I'm more or less up to target on this, I think. Maybe a chapter behind. I started a bit ahead, so I'm slipping back a bit. Need to get a move on.

1. What do you think of Kvothe/Kote so far?
I've heard a lot about what a compelling character he is, but I'm not seeing why so far. Hopefully it will start to kick in soon. But if you're trying to conceal who/what you are, then surely putting a honking great sword up on the wall isn't the best way to go about it?

 2. Do you find the story engaging?
It's engaging without being compelling. I've got this one on Kindle and a Juliet McKenna novel in paperback on the go at the same time, and currently I'm more inclined to pick up the other one. I could happily leave it here and move to something else. Again, I'm hoping I'll get drawn in as the story progresses. Especially as I've already bought book 2!

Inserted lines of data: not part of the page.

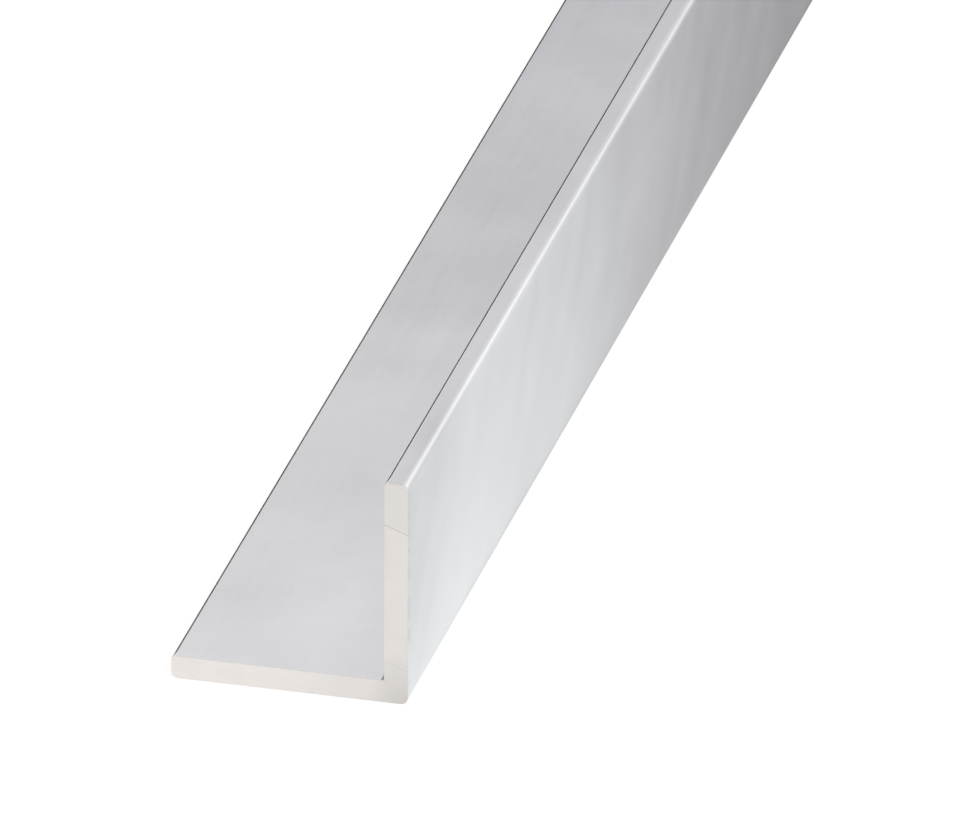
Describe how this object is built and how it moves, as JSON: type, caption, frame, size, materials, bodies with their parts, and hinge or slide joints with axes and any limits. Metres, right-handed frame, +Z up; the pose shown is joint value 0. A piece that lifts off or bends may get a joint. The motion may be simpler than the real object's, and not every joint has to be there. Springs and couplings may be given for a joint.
{
  "type": "aluminium angle section",
  "caption": "Straight length of equal-leg aluminium angle with slightly rounded outside edges, satin anodised skin and square-sawn bright ends.",
  "frame": {"origin": "middle of the flat leg's underside, half-way along the length: the bottom centre of the whole box", "axes": "+Z up; +Y along the length; the flat leg lies on Z = 0 and spans X, and the upright leg stands at its +X edge"},
  "size_m": [0.02, 1, 0.02],
  "materials": {
    "anodised_aluminium": "satin clear-anodised skin with fine lengthwise extrusion lines; the two sawn ends are bare, slightly warmer metal"
  },
  "bodies": {
    "root": {"angle_section": "anodised_aluminium"}
  },
  "joints": []
}
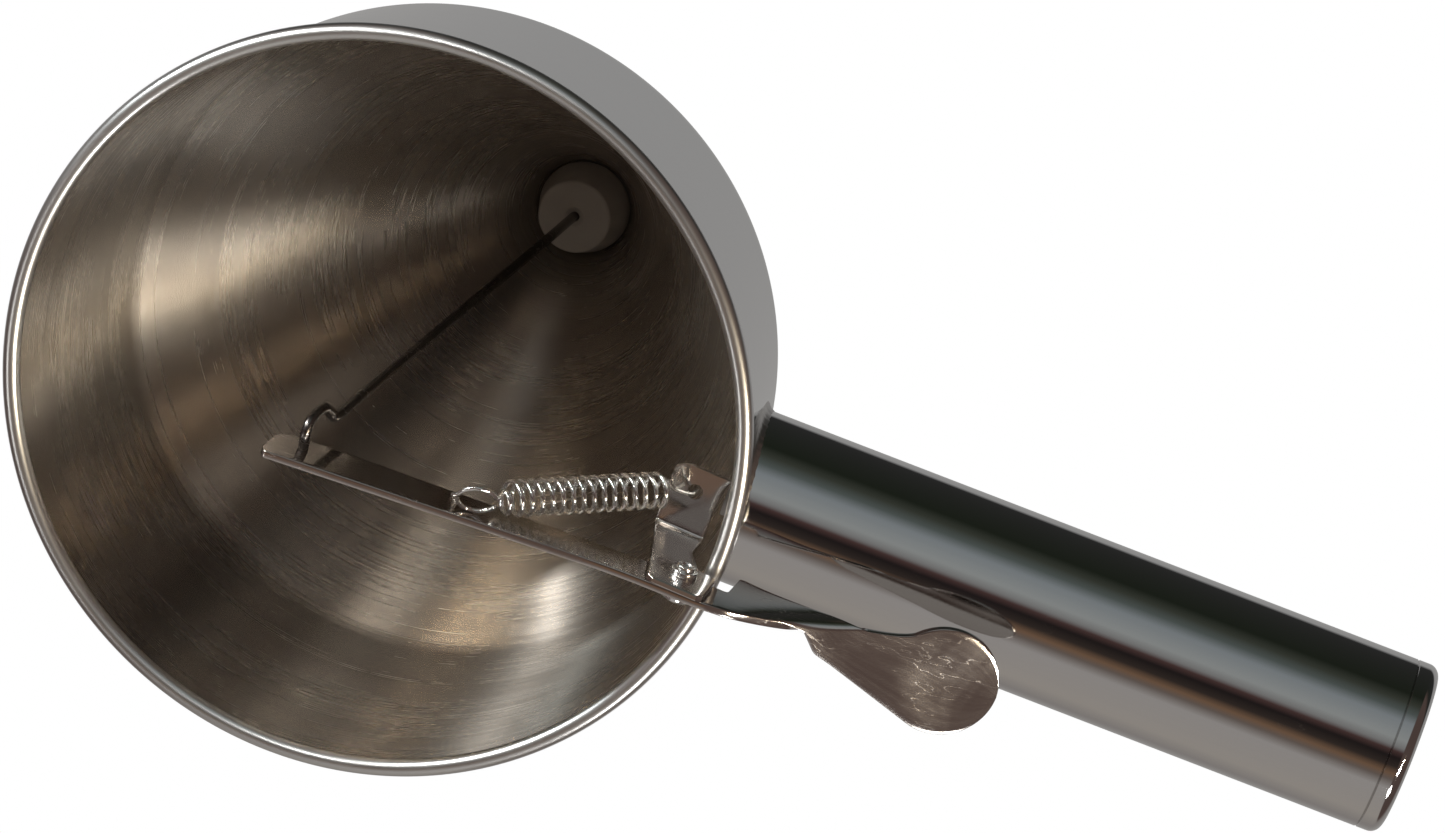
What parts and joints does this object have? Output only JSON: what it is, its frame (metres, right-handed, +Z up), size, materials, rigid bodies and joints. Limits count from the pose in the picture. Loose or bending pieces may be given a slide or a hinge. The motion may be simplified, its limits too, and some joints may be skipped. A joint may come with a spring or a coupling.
{
  "type": "lever dispensing funnel",
  "caption": "Hand-held steel dispensing funnel with a tube handle; a sprung thumb lever lifts a rod and stopper off the outlet to pour wax.",
  "frame": {"origin": "centre of the lower end of the outlet spout", "axes": "+Z up along the funnel axis, out of the mouth; +X towards the handle; +Y to the side of the spring"},
  "size_m": [0.2748, 0.145, 0.2058],
  "materials": {
    "funnel_steel": "circumferentially brushed inside, polished outside",
    "handle_steel": "mirror polished",
    "weld_steel": "satin",
    "lever_steel": "polished sheet",
    "spring_wire": "bright drawn wire",
    "rod_wire": "drawn wire",
    "stopper_rubber": "matte moulded"
  },
  "bodies": {
    "funnel": {"funnel_shell": "funnel_steel", "outlet_spout": "funnel_steel", "handle_tube": "handle_steel", "handle_weld": "weld_steel", "handle_end_cap": "handle_steel", "pivot_bracket": "lever_steel", "bracket_weld": "weld_steel", "pivot_rivet": "lever_steel", "pivot_washer": "lever_steel", "return_spring": "spring_wire"},
    "lever": {"lever": "lever_steel"},
    "rod": {"valve_rod": "rod_wire", "stopper_plug": "stopper_rubber", "rod_nut": "lever_steel"}
  },
  "joints": [
    {"name": "lever_pivot", "type": "hinge", "parent": "funnel", "child": "lever", "pos_m": [0.0665, -0.00605, 0.1825], "axis": [0, 1, 0], "range_deg": [0, 12], "stiffness_Nm_per_rad": 1, "springref_deg": -20.05, "deforming": ["return_spring"]},
    {"name": "rod_hook", "type": "hinge", "parent": "lever", "child": "rod", "pos_m": [-0.0055, -0.00605, 0.1984], "axis": [0, 1, 0], "range_deg": [-10.5, 0]}
  ],
  "couplings": [
    {"joint": "rod_hook", "follows": "lever_pivot", "ratio": -0.87}
  ]
}
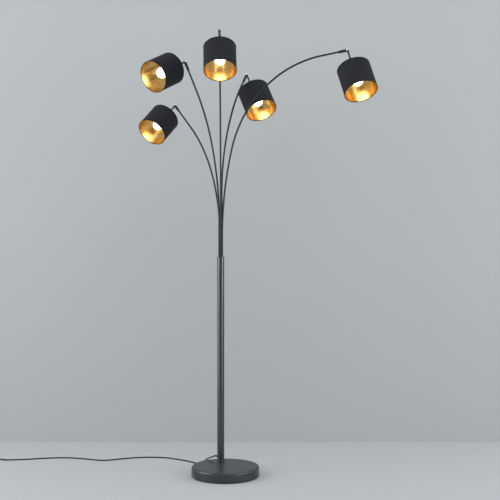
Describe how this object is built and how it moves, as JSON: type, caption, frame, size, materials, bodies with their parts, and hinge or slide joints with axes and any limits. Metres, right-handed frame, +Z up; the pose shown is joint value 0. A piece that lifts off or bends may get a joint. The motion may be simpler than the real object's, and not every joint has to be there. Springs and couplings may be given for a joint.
{
  "type": "floor lamp",
  "caption": "Dark metal floor lamp: round weighted base, straight pole, curved arms in an open fan, each with a hinged drum shade, black outside and gold inside.",
  "frame": {"origin": "centre of the round base on the floor", "axes": "+Z up, +X to the right as pictured, +Y to the back, away from the camera"},
  "size_m": [1.9176, 0.7514, 1.9513],
  "materials": {
    "base_paint": "satin powder coat",
    "weight": "cast, rough",
    "foot_plastic": "matte",
    "pad_felt": "felt",
    "steel": "zinc plated",
    "pole_paint": "satin powder coat",
    "joiner_plastic": "matte",
    "arm_paint": "satin",
    "screw_metal": "polished nickel",
    "holder_plastic": "matte",
    "fitter_metal": "plain wire",
    "shade_fabric": "black weave outside, gold foil inside",
    "bulb_glass": "frosted, lit",
    "cord_rubber": "satin",
    "switch_plastic": "fine grain",
    "button_plastic": "fine grain",
    "pin_metal": "nickel plated"
  },
  "bodies": {
    "lamp": {"base_cover": "base_paint", "base_weight": "weight", "base_plate": "foot_plastic", "base_pad": "pad_felt", "pole_foot": "steel", "foot_nut": "steel", "lower_pole": "pole_paint", "pole_joiner": "joiner_plastic", "upper_pole": "pole_paint", "collar": "pole_paint", "arm_seat": "steel", "cord_bushing": "cord_rubber", "cord_run": "cord_rubber", "switch_body": "switch_plastic", "cord_lead": "cord_rubber", "cord_coil": "cord_rubber", "cord_tail": "cord_rubber", "plug_body": "switch_plastic", "plug_pins": "pin_metal"},
    "button": {"switch_button": "button_plastic"},
    "arm_1_body": {"arm_1": "arm_paint"},
    "knuckle_1_body": {"knuckle_1": "arm_paint", "hinge_screw_1": "screw_metal"},
    "head_1": {"stem_1": "arm_paint", "holder_1": "holder_plastic", "fitter_1": "fitter_metal", "shade_1": "shade_fabric", "bulb_1": "bulb_glass"},
    "arm_2_body": {"arm_2": "arm_paint"},
    "knuckle_2_body": {"knuckle_2": "arm_paint", "hinge_screw_2": "screw_metal"},
    "head_2": {"stem_2": "arm_paint", "holder_2": "holder_plastic", "fitter_2": "fitter_metal", "shade_2": "shade_fabric", "bulb_2": "bulb_glass"},
    "arm_3_body": {"arm_3": "arm_paint"},
    "knuckle_3_body": {"knuckle_3": "arm_paint", "hinge_screw_3": "screw_metal"},
    "head_3": {"stem_3": "arm_paint", "holder_3": "holder_plastic", "fitter_3": "fitter_metal", "shade_3": "shade_fabric", "bulb_3": "bulb_glass"},
    "arm_4_body": {"arm_4": "arm_paint"},
    "knuckle_4_body": {"knuckle_4": "arm_paint", "hinge_screw_4": "screw_metal"},
    "head_4": {"stem_4": "arm_paint", "holder_4": "holder_plastic", "fitter_4": "fitter_metal", "shade_4": "shade_fabric", "bulb_4": "bulb_glass"},
    "arm_5_body": {"arm_5": "arm_paint"},
    "knuckle_5_body": {"knuckle_5": "arm_paint", "hinge_screw_5": "screw_metal"},
    "head_5": {"stem_5": "arm_paint", "holder_5": "holder_plastic", "fitter_5": "fitter_metal", "shade_5": "shade_fabric", "bulb_5": "bulb_glass"}
  },
  "joints": [
    {"name": "press_button", "type": "slide", "parent": "lamp", "child": "button", "axis": [0, 0, -1], "range_m": [0, 0.0025], "stiffness_N_per_m": 400, "springref_m": -0.001},
    {"name": "turn_arm_1", "type": "hinge", "parent": "lamp", "child": "arm_1_body", "pos_m": [-0.023, 0.06485, 0.97], "axis": [0, 0, 1], "range_deg": [-25, 35]},
    {"name": "swivel_head_1", "type": "hinge", "parent": "arm_1_body", "child": "knuckle_1_body", "pos_m": [-0.023, -0.10618, 1.94644], "axis": [0, -0.4067, 0.9135], "range_deg": [-40, 90]},
    {"name": "tilt_head_1", "type": "hinge", "parent": "knuckle_1_body", "child": "head_1", "pos_m": [-0.023, -0.10618, 1.94644], "axis": [0.9994, 0.0319, 0.0142], "range_deg": [-97, 10]},
    {"name": "turn_arm_2", "type": "hinge", "parent": "lamp", "child": "arm_2_body", "pos_m": [-0.0162, 0.06979, 0.97], "axis": [0, 0, 1], "range_deg": [-30, 0]},
    {"name": "swivel_head_2", "type": "hinge", "parent": "arm_2_body", "child": "knuckle_2_body", "pos_m": [0.51823, -0.21437, 1.8386], "axis": [0.8789, -0.4673, 0.0958], "range_deg": [-90, 90]},
    {"name": "tilt_head_2", "type": "hinge", "parent": "knuckle_2_body", "child": "head_2", "pos_m": [0.51823, -0.21437, 1.8386], "axis": [0.4721, 0.823, -0.3158], "range_deg": [-42, 65]},
    {"name": "turn_arm_3", "type": "hinge", "parent": "lamp", "child": "arm_3_body", "pos_m": [-0.0188, 0.07778, 0.97], "axis": [0, 0, 1], "range_deg": [0, 30]},
    {"name": "swivel_head_3", "type": "hinge", "parent": "arm_3_body", "child": "knuckle_3_body", "pos_m": [0.0937, 0.16567, 1.80688], "axis": [0.388, 0.3032, 0.8704], "range_deg": [0, 75]},
    {"name": "tilt_head_3", "type": "hinge", "parent": "knuckle_3_body", "child": "head_3", "pos_m": [0.0937, 0.16567, 1.80688], "axis": [0.2476, 0.8753, -0.4153], "range_deg": [-108, 0]},
    {"name": "turn_arm_4", "type": "hinge", "parent": "lamp", "child": "arm_4_body", "pos_m": [-0.0272, 0.07778, 0.97], "axis": [0, 0, 1], "range_deg": [-30, 30]},
    {"name": "swivel_head_4", "type": "hinge", "parent": "arm_4_body", "child": "knuckle_4_body", "pos_m": [-0.25232, 0.36592, 1.69567], "axis": [-0.4611, 0.5902, 0.6626], "range_deg": [-90, 90]},
    {"name": "tilt_head_4", "type": "hinge", "parent": "knuckle_4_body", "child": "head_4", "pos_m": [-0.25232, 0.36592, 1.69567], "axis": [0.0135, -0.742, 0.6703], "range_deg": [-96, 11]},
    {"name": "turn_arm_5", "type": "hinge", "parent": "lamp", "child": "arm_5_body", "pos_m": [-0.0298, 0.06979, 0.97], "axis": [0, 0, 1], "range_deg": [-30, 25]},
    {"name": "swivel_head_5", "type": "hinge", "parent": "arm_5_body", "child": "knuckle_5_body", "pos_m": [-0.18084, 0.02648, 1.83803], "axis": [-0.3679, -0.1055, 0.9239], "range_deg": [-90, 40]},
    {"name": "tilt_head_5", "type": "hinge", "parent": "knuckle_5_body", "child": "head_5", "pos_m": [-0.18084, 0.02648, 1.83803], "axis": [0.6937, -0.6928, 0.1971], "range_deg": [-66.5, 40]}
  ]
}
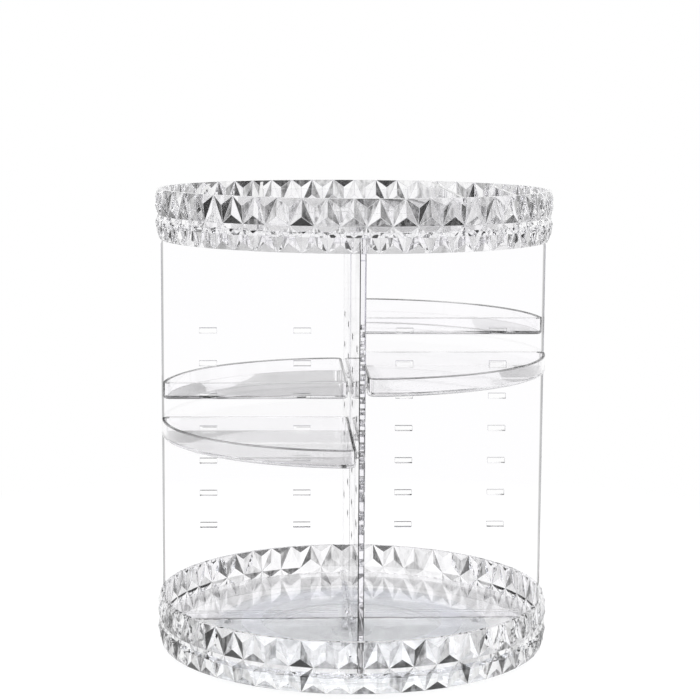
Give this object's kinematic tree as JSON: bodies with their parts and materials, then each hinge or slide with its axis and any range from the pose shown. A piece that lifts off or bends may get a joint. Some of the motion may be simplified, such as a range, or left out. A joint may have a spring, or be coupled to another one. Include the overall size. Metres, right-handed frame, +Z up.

 3. How do you feel about the framing device of Kvothe telling his life story to Chronicler?
I've read other books with this sort of structure. One of the Robin Hobb series is done as memoirs or similar IIRC, although I could be thinking of someone else.

 4. What do you think of the world so far?
Haven't seen much beyond the standard fantasy tavern type setting. Again, I'm assuming we'll see farther as Kvothe grows up and does more.

 5. Do you like the style?
It's an easy enough read. I haven't found anything that's tripped me up yet.


----------



## Philip Overby

I'm sure Kvothe is what would be called a Mary Sue or whatever the male equivalent of that is. I don't really care about that kind of stuff. I imagined there's something about this character that has connected with so many people somehow. So far I think he's interesting, but I haven't gotten to the parts where he shows how incredibly powerful he is. It may become tedious once I get there, but so far it's been pretty good and I've liked his character.


----------



## Ankari

I'm neck deep into this story (almost done), and I like the experience.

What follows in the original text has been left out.